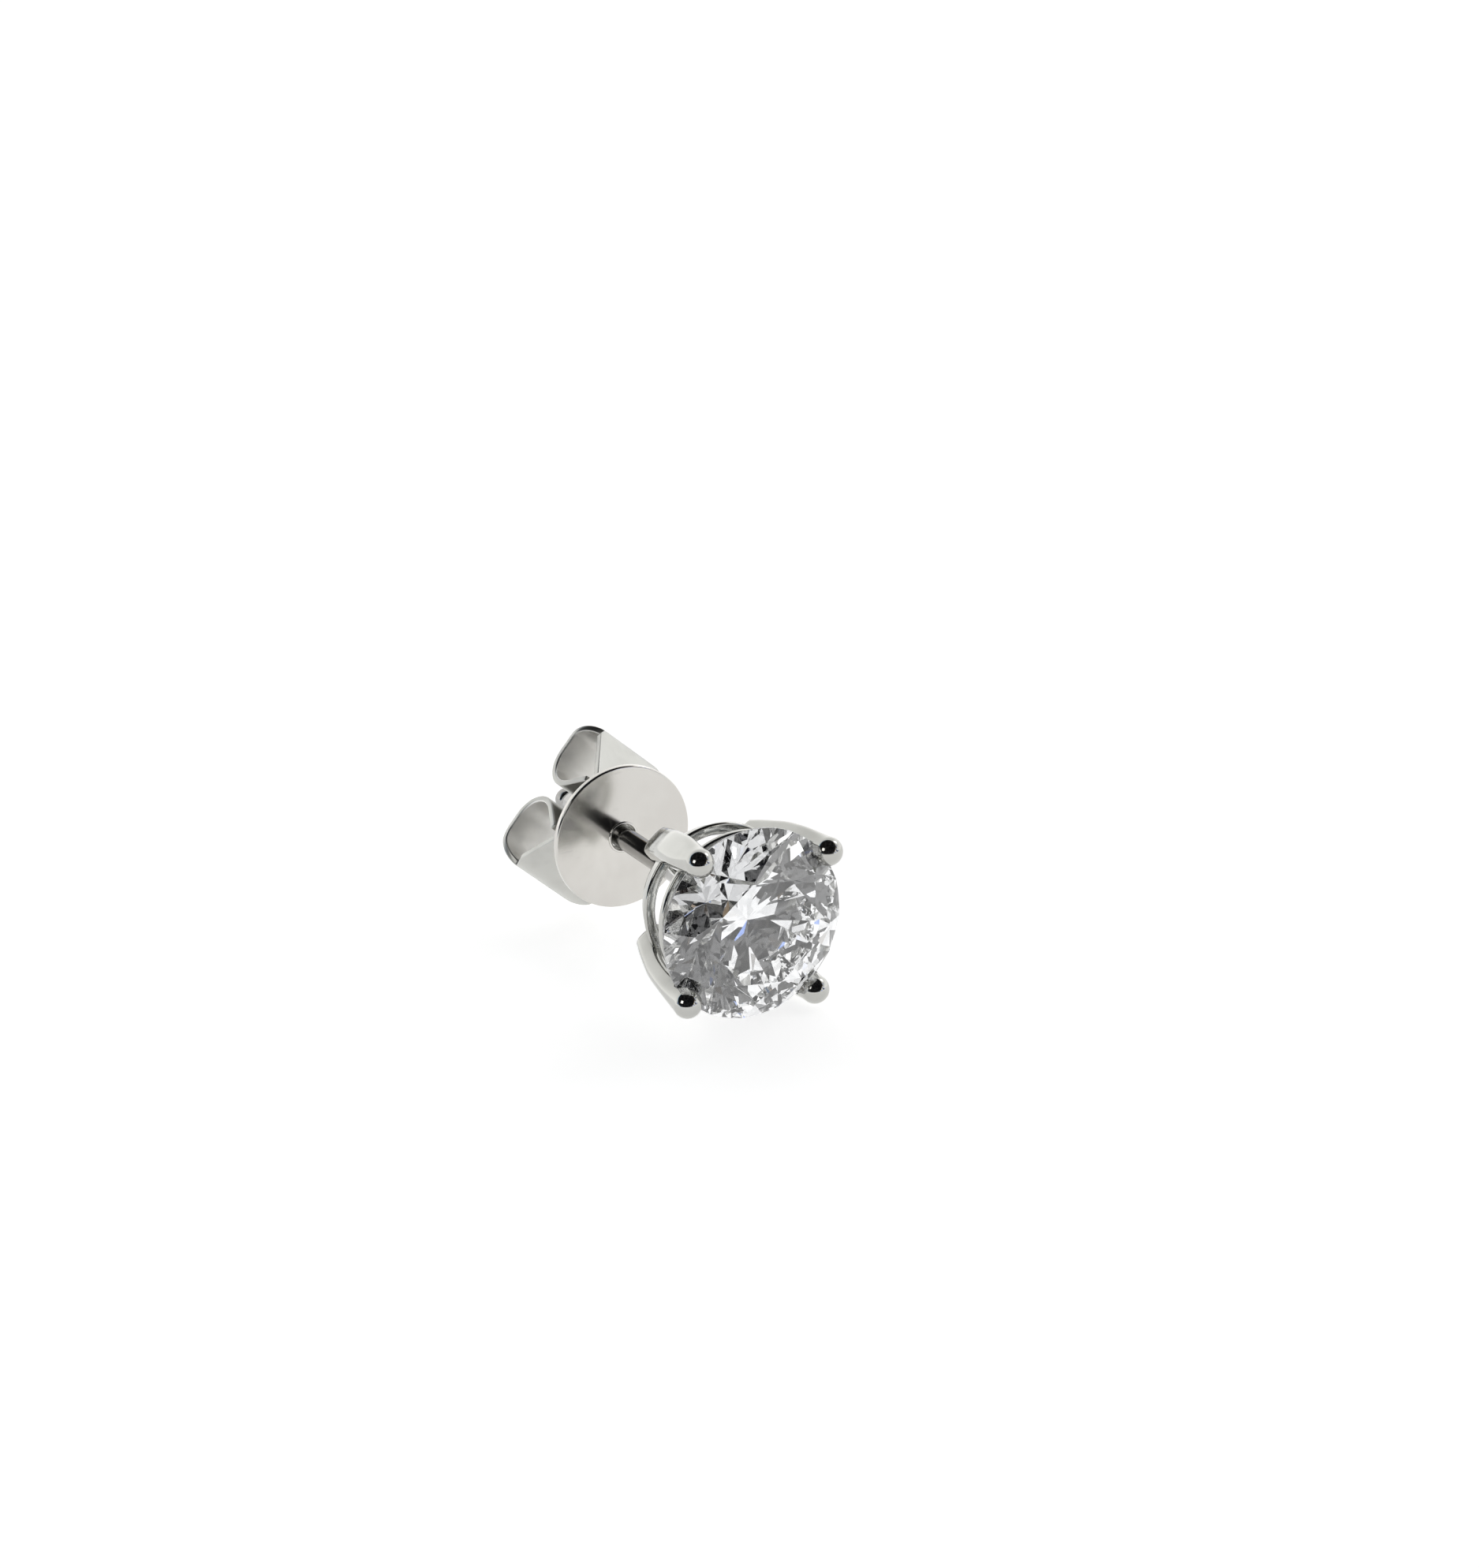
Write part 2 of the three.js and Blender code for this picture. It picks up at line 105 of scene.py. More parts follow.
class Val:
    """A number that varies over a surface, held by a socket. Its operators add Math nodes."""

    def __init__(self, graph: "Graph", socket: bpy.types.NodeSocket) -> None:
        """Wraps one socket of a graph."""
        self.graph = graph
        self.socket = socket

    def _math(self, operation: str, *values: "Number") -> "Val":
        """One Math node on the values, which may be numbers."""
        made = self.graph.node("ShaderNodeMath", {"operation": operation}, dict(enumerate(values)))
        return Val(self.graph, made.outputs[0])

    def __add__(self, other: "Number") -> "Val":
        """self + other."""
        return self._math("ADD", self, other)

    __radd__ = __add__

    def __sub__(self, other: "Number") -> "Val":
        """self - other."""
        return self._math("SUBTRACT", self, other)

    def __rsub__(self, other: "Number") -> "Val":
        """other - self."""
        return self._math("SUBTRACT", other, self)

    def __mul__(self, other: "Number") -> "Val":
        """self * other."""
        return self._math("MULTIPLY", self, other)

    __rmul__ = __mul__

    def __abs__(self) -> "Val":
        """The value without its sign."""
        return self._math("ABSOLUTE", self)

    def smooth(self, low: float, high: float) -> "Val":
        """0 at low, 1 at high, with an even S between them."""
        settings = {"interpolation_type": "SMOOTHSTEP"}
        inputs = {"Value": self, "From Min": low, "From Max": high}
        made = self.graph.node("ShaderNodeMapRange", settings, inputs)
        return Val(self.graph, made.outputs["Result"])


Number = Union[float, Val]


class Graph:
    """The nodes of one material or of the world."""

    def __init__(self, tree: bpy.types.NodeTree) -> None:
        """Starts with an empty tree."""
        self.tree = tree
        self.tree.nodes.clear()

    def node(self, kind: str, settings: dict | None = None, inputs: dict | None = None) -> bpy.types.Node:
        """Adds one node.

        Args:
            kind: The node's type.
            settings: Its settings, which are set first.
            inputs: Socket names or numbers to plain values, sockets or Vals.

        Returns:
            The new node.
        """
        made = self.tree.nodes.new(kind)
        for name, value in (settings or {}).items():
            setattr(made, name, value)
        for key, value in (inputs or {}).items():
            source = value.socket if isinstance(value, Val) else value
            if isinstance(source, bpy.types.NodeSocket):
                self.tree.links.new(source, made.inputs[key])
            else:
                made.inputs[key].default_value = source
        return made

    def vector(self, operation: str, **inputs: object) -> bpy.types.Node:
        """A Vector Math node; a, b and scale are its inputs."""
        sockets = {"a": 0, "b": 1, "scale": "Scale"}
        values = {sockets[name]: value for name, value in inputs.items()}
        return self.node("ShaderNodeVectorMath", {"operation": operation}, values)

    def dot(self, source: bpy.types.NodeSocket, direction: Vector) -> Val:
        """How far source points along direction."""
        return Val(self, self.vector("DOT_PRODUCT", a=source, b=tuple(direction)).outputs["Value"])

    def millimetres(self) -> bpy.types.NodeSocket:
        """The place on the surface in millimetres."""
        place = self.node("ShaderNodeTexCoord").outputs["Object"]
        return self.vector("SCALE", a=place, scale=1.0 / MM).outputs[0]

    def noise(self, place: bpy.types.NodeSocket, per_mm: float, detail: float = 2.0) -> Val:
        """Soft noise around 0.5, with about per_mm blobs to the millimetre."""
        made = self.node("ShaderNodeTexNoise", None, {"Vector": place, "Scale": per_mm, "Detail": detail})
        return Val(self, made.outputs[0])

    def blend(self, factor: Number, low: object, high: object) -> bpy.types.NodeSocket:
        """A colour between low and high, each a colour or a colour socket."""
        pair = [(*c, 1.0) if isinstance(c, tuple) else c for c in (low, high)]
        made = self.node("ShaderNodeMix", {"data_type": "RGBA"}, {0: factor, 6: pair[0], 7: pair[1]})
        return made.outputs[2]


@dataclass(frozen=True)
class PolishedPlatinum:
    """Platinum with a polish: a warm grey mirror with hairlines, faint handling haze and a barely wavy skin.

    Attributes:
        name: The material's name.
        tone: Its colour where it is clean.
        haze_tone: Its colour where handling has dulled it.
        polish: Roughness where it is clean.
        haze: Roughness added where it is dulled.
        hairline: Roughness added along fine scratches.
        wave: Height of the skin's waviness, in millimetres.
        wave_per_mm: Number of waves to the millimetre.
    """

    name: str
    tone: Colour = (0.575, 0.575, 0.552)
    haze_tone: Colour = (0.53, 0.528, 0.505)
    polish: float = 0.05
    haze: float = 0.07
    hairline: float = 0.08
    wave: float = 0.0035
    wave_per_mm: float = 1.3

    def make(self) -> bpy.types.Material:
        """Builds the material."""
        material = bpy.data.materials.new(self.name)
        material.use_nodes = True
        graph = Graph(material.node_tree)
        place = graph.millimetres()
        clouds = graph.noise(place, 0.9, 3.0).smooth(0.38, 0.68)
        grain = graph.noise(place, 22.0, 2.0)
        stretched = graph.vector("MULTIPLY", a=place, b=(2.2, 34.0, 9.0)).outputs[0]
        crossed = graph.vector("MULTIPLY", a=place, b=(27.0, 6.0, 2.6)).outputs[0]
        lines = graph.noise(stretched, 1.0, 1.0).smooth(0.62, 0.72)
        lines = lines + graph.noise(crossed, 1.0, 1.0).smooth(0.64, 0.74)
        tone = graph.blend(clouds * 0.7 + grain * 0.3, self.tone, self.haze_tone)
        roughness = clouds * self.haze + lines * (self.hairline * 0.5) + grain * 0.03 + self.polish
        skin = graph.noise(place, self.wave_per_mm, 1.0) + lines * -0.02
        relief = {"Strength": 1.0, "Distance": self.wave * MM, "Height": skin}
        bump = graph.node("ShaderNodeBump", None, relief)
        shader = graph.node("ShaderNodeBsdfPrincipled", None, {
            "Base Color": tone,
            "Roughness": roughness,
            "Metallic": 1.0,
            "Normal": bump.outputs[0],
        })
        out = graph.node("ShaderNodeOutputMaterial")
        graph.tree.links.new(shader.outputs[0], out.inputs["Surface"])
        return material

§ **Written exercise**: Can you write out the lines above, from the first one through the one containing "number that varies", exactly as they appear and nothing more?

§ **Reply to the exercise**:
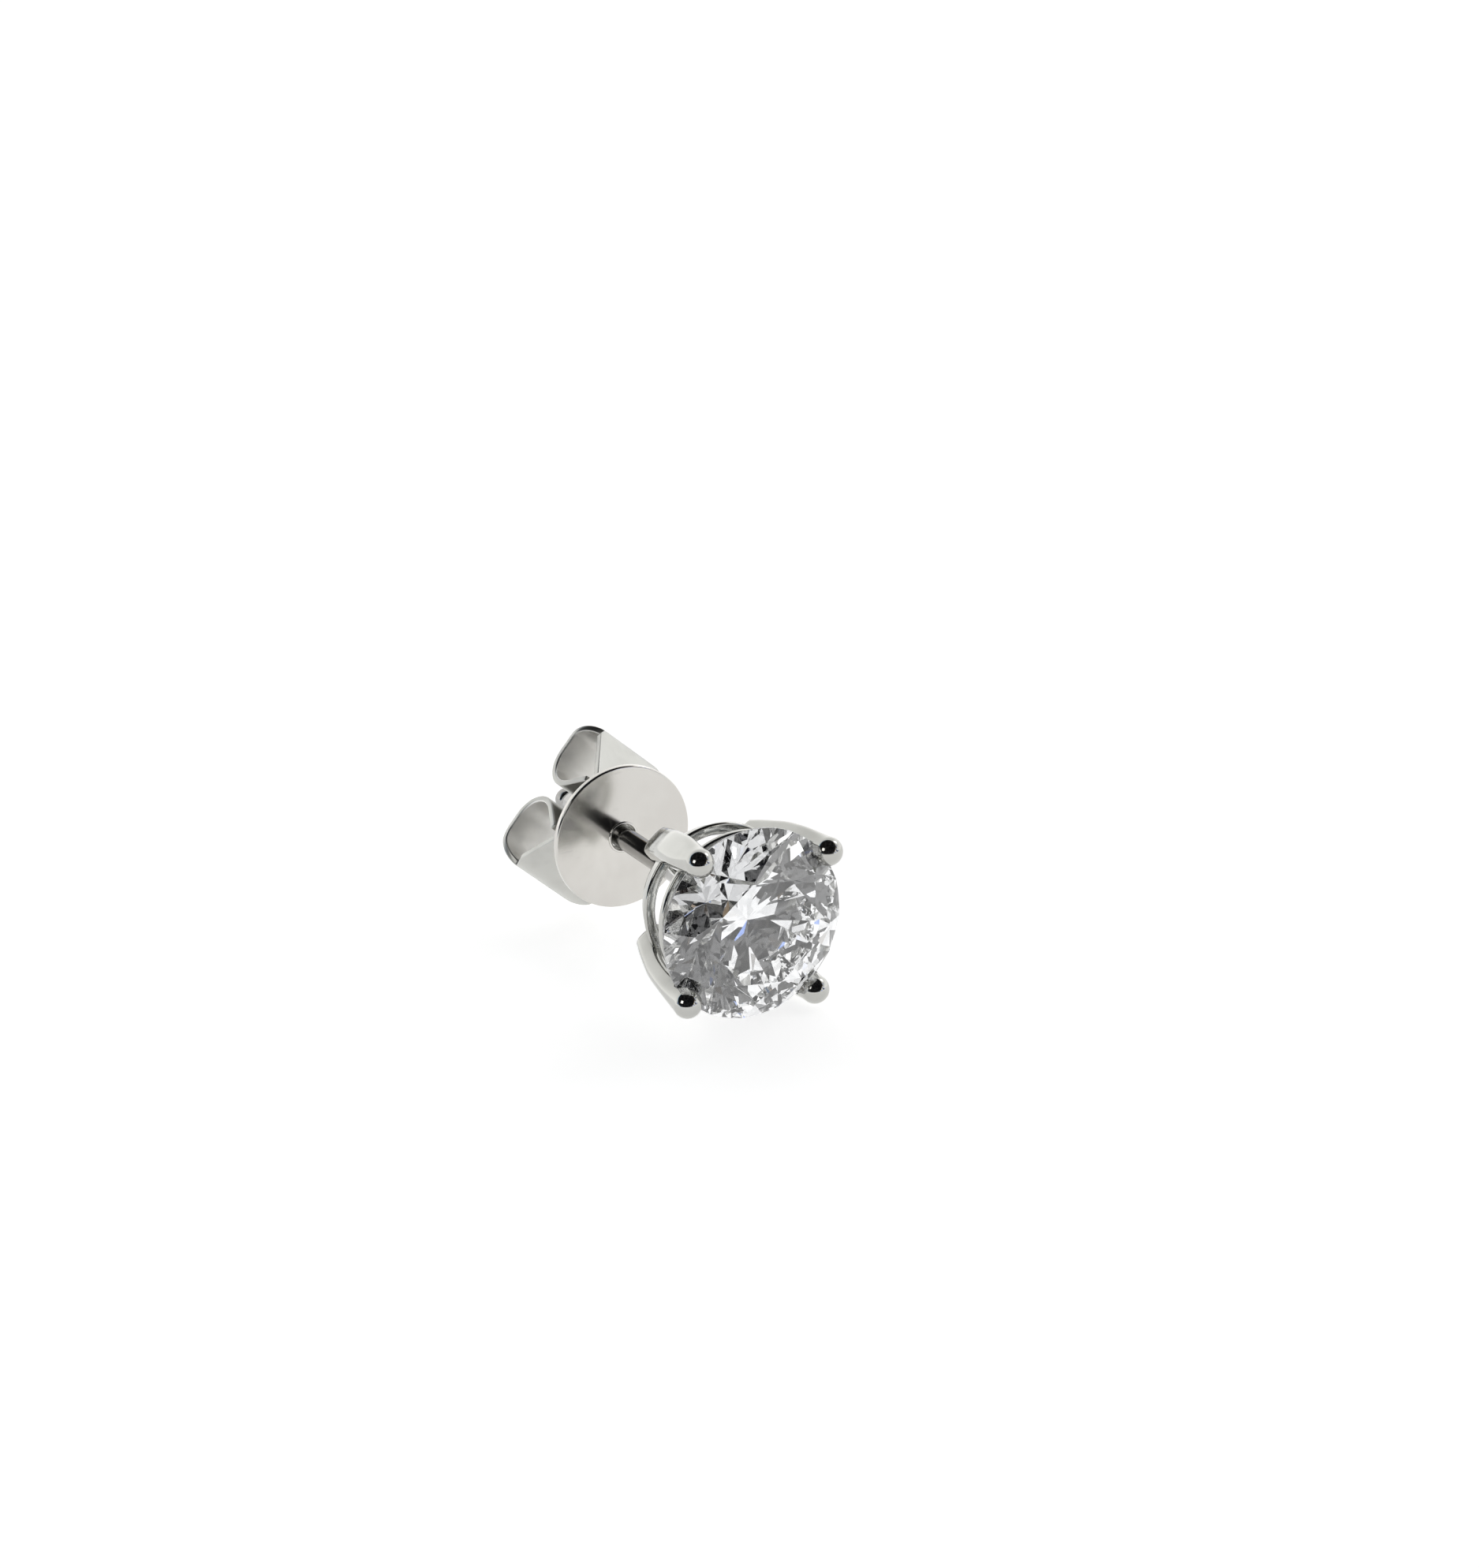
Write part 2 of the three.js and Blender code for this picture. It picks up at line 105 of scene.py. More parts follow.
class Val:
    """A number that varies over a surface, held by a socket. Its operators add Math nodes."""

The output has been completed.